Chief Justice Roberts
In the latter, SCOTUS sustained Trump’s heavily amended third set of alien entry restrictions over bitter dissents from four justices. Chief Justice Roberts, writing for the majority, reasoned that despite overwhelming evidence that the President harbored and was motivated by bias toward Muslims and Islam, possessed ample statutory authority to order the entry restrictions, and that on this third try, the administration had checked the boxes necessary to exercise that authority. Honestly and bravely, Roberts did not flinch nor dissemble, explicitly setting forth several of Trump’s blatantly anti-Muslim statements, showing his religiously bigoted intent. Among those quoted by Roberts was a Trump statement made repeatedly during the 2016 campaign and republished by him for months after his inauguration on “Preventing Muslim Immigration.” Trump called for a “total and complete shutdown of Muslims entering the United States until our country’s representatives can figure out what [the hell] is going on.”[1] Roberts even noted a fact that rebutted one of the administration’s defenses of all three travel bans, that they covered only six to eight majority Muslim countries, not restricting entry from many others that are home to a majority of the world’s Muslims. Roberts pointed to Trump saying that the “travel ban. . . should be far larger, tougher, more specific” but “stupidly that would not be politically correct,” while he re-tweeted links to three anti-Muslim propaganda videos.

Fred Korematsu
The four dissenters, and most bitterly Justices Sotomayor and Ginsburg, cited those Trump statements and actions and quoted and cited many more, including Trump’s assertion that FDR “did the same thing” when he ordered the internment of some 120,000 Japanese Americans during World War II. Actions that were upheld in the infamous Korematsu ruling by SCOTUS.

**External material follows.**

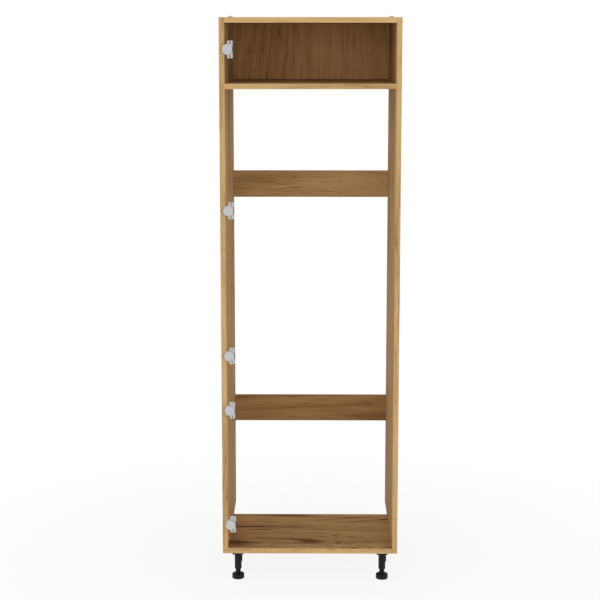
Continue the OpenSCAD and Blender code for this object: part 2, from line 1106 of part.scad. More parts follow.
module hinge_cup_1() {
    color(steel)
        at_hinge(1)
            hinge_cup();
}

module hinge_cup_2() {
    color(steel)
        at_hinge(2)
            hinge_cup();
}

module hinge_cup_3() {
    color(steel)
        at_hinge(3)
            hinge_cup();
}

module hinge_cup_4() {
    color(steel)
        at_hinge(4)
            hinge_cup();
}

module hinge_cup_5() {
    color(steel)
        at_hinge(5)
            hinge_cup();
}

// Wood screws that hold the mounting plates
module plate_screws() {
    color(zinc)
        for (n = [1 : 5])
            at_hinge(n)
                for (v = plate_screw_v)
                    translate([well_u, v, 0])
                        rotate([0, -90, 0])
                            difference() {
                                countersunk(plate_screw_r, plate_screw_l,
                                    plate_head_r);
                                cross_recess(3.6, 1.2);
                            }
}

// Fixing and adjusting screws through each arm into its plate
module arm_screws() {
    head_u = web_u + plate_pack;
    color(zinc)
        for (n = [1 : 5])
            at_hinge(n)
                for (v = arm_screw_v)
                    translate([head_u, v, 0])
                        rotate([0, 90, 0])
                            difference() {
                                union() {
                                    cylinder(r = arm_head_r,
                                        h = arm_head_h, $fn = 32);
                                    translate([0, 0, -arm_screw_l + 1])
                                        cylinder(r = arm_screw_r,
                                            h = arm_screw_l, $fn = 32);
                                }
                                translate([0, 0, arm_head_h])
                                    mirror([0, 0, 1])
                                        cross_recess(4.4, 1.1);
                            }
}

side_left();
side_right();
top_panel();
fixed_shelf();
bottom_panel();
back_panel();
rail_upper();
rail_lower();
edging_side_left();
edging_side_right();
edging_top();
edging_shelf();
edging_bottom();
carcass_screws_left();
carcass_screws_right();
carcass_screws_bottom();
dowels_left();
dowels_right();
dowels_bottom();
back_nails();
wall_bracket_left();
wall_bracket_right();
bracket_screws();
leg_sockets();
leg_tube_front_left();
leg_tube_front_right();
leg_tube_rear_left();
leg_tube_rear_right();
leg_foot_front_left();
leg_foot_front_right();
leg_foot_rear_left();
leg_foot_rear_right();
socket_screws();
hinge_plate_1();
hinge_plate_2();
hinge_plate_3();
hinge_plate_4();
hinge_plate_5();
hinge_arm_1();
hinge_arm_2();
hinge_arm_3();
hinge_arm_4();
hinge_arm_5();
hinge_outer_link_1();
hinge_outer_link_2();
hinge_outer_link_3();
hinge_outer_link_4();
hinge_outer_link_5();
hinge_inner_link_1();
hinge_inner_link_2();
hinge_inner_link_3();
hinge_inner_link_4();
hinge_inner_link_5();
hinge_cup_1();
hinge_cup_2();
hinge_cup_3();
hinge_cup_4();
hinge_cup_5();
plate_screws();
arm_screws();
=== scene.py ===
"""Looks of a tall housing for a built-in fridge.

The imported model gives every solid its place. This script dresses the boards
in oak decor, the hinges and screws in plated steel and the legs in black
plastic. It presses the hinge cups, builds the levelling feet and the ribs of
their sockets anew, and sets a pale studio with the camera in front of the
open side.
"""

import logging  # noqa: E402
import math  # noqa: E402
from dataclasses import dataclass  # noqa: E402
from enum import Enum  # noqa: E402
from typing import Optional, Sequence, Union  # noqa: E402

import bmesh  # noqa: E402
import bpy  # noqa: E402
from mathutils import Matrix, Vector  # noqa: E402


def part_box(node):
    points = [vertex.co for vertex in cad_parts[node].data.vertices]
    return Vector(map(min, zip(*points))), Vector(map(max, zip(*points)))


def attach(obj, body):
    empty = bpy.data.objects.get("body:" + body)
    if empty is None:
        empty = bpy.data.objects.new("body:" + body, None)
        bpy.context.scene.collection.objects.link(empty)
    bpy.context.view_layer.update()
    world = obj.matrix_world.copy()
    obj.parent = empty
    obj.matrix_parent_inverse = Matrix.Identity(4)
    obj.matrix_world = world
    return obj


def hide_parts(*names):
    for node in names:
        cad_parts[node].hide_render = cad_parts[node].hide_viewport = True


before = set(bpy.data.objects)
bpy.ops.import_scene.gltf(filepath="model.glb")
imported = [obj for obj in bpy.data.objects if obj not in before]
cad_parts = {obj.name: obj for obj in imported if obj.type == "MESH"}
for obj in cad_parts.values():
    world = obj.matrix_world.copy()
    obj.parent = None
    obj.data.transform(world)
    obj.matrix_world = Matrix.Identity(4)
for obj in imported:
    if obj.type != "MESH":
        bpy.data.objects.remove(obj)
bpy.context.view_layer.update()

logging.basicConfig(level=logging.INFO, format="%(message)s")
LOG = logging.getLogger("housing")

Colour = tuple[float, float, float]
Place = tuple[float, float, float]
Span = tuple[float, float]
Mesh = bpy.types.Mesh
Material = bpy.types.Material
Output = bpy.types.NodeSocket
Socket = Union[Output, float, Sequence[float]]

# The curve from display values to linear ones.
SRGB_KNEE = 0.04045
SRGB_SLOPE = 12.92
SRGB_OFFSET = 0.055
SRGB_POWER = 2.4

# Between these values lies most of any noise.
NOISE_BAND: Span = (0.3, 0.7)

# A shift of a pattern is this much larger across than along.
SHIFT_SKEW = 1.7

# Points nearer to each other than this are one point.
WELD = 1e-6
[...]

That gave Roberts the opportunity to quote from Justice Jackson’s bitter dissent in Korematsu, condemn the decision, as “gravely wrong the day it was decided,” “overruled in the court of history” and formally overrule it on June 25, 2018, 73 years, 6 months and 8 days after it was decided. Korematsu apparently is still revered by Donald Trump.

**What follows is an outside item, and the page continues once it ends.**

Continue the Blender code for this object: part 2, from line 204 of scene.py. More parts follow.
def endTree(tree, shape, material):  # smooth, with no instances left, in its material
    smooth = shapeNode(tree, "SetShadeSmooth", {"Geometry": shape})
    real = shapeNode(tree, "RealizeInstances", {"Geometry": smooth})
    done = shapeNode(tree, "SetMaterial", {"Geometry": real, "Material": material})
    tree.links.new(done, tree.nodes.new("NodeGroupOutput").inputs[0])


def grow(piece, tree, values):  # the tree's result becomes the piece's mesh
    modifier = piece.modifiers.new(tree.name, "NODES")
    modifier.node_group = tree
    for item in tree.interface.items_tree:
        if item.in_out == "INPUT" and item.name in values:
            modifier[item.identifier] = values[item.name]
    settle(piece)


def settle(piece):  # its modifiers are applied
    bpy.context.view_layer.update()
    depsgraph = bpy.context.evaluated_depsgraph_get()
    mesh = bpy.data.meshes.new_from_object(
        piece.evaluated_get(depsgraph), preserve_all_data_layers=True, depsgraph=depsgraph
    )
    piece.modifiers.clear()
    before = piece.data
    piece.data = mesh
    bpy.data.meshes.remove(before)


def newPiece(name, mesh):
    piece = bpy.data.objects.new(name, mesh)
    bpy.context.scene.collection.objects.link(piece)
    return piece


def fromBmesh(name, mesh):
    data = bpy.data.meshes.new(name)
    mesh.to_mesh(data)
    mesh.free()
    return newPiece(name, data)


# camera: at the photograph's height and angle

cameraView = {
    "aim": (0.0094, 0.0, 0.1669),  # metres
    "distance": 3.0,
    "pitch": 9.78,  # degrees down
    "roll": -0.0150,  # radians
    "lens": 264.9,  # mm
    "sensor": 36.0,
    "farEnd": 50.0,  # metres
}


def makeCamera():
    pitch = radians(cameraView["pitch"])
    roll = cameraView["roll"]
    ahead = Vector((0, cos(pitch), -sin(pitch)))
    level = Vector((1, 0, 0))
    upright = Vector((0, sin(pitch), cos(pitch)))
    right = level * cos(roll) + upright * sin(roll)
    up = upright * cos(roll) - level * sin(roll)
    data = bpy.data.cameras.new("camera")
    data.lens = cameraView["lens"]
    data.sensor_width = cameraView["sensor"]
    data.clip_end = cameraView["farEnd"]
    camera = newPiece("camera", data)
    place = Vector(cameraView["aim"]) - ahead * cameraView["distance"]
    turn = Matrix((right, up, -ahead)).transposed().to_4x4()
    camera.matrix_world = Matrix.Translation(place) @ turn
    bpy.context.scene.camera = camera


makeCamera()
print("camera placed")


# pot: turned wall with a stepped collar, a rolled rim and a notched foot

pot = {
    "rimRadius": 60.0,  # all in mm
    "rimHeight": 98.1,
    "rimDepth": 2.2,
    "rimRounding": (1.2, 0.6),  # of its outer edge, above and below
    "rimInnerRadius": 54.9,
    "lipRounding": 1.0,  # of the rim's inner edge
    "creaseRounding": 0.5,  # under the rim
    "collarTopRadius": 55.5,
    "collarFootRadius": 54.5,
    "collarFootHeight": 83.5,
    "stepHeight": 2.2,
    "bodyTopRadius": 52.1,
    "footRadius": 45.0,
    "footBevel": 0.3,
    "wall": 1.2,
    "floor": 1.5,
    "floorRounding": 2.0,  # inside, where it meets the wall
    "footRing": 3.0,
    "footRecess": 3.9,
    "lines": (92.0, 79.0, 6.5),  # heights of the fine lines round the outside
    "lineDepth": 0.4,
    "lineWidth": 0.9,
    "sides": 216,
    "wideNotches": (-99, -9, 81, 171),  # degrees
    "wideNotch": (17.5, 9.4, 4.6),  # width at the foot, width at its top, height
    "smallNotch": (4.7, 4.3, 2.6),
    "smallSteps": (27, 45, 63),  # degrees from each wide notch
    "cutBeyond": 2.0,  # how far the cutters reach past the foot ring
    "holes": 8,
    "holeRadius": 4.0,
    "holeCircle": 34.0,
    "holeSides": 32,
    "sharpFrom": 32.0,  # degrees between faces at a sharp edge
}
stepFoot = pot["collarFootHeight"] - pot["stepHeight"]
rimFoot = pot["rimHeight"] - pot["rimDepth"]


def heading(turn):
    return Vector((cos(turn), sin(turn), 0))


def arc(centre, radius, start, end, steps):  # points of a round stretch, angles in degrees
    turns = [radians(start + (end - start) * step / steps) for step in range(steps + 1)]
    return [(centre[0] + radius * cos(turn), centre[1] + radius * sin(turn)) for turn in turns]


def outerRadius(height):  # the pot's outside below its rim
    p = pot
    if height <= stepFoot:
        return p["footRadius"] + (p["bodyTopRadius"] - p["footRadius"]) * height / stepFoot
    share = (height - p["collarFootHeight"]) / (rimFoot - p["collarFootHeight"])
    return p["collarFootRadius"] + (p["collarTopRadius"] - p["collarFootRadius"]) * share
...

In the other case planned for the last class, Town of Greece et al., in another 5-4 decision SCOTUS ruled that a pervasively Christian prayer service that an upstate New York town of 94,000 held at the opening of each monthly town board meeting, did not violate the establishment clause’s prohibition of government endorsing religion or favoring any faith over others. For a decade, the town board meetings typically began with Christian clergy asking townspeople to “stand and pray in the name of Jesus Christ” and variously invoked “the saving sacrifice of Jesus Christ on the cross,” “the plan of redemption that is fulfilled in Jesus Christ” “the life and death, resurrection and ascension of the savior Jesus Christ” and asking for “the guidance of the Holy Spirit as the Greece town board meets.”
After two town residents, Linda Stephens, an atheist and Susan Galloway, a Jew, objected and sued to stop the prayer services, Christian clergy began subsequent town board meetings attacking these women. They called them a “minority” who were “ignorant of the history of our country” and lamented that other towns, unlike Greece, did not have “God-fearing leaders.”
As I prepared to lead class discussion of these two disturbing but somewhat reassuringly close and divided court decisions, news from upstate New York flashed across my screen. Four young men were in custody, charged with a plot to kill the residents of another upstate New York community. Islamberg is a hamlet that is home to some 200 Muslims, situated in Delaware County at the eastern end of New York’s southern tier.

Vincent Vetromile
The four boy-men aged 18, 18, 20 and one under 18 had amassed 23 shotguns and rifles and handmade bombs packed with nails. Vincent Vetromile, the apparent plot leader, had social media posts calling Muslim immigrants “rapefugees” providing “a good reason to get rid of all Muslims” including “kids” who “have been shown to be terrorists too and have killed our people” as “the Koran tells them to kill us.” Do these rape and murder references to unwelcome immigrants remind the reader of something or someone?
It also was revealed that Vetromile forgave his hero for not accepting an invitation to attend Vincent’s 2017 Eagle Scout induction ceremony. “Dear @ POTUS. . . it was tonight. Wish you had come but I get you’re busy.”
For H.L.’s committed readers, it is now beyond obvious where that scout induction ceremony was held and where all four Muslim hating would be terrorists live and were raised. Greece, New York, of course, governed by its “God-fearing leaders” and seemingly visited recently by a just and angry God.
[1] The bracketed language was spoken by Trump but does not appear in the statement that was posted on his website until May 2017.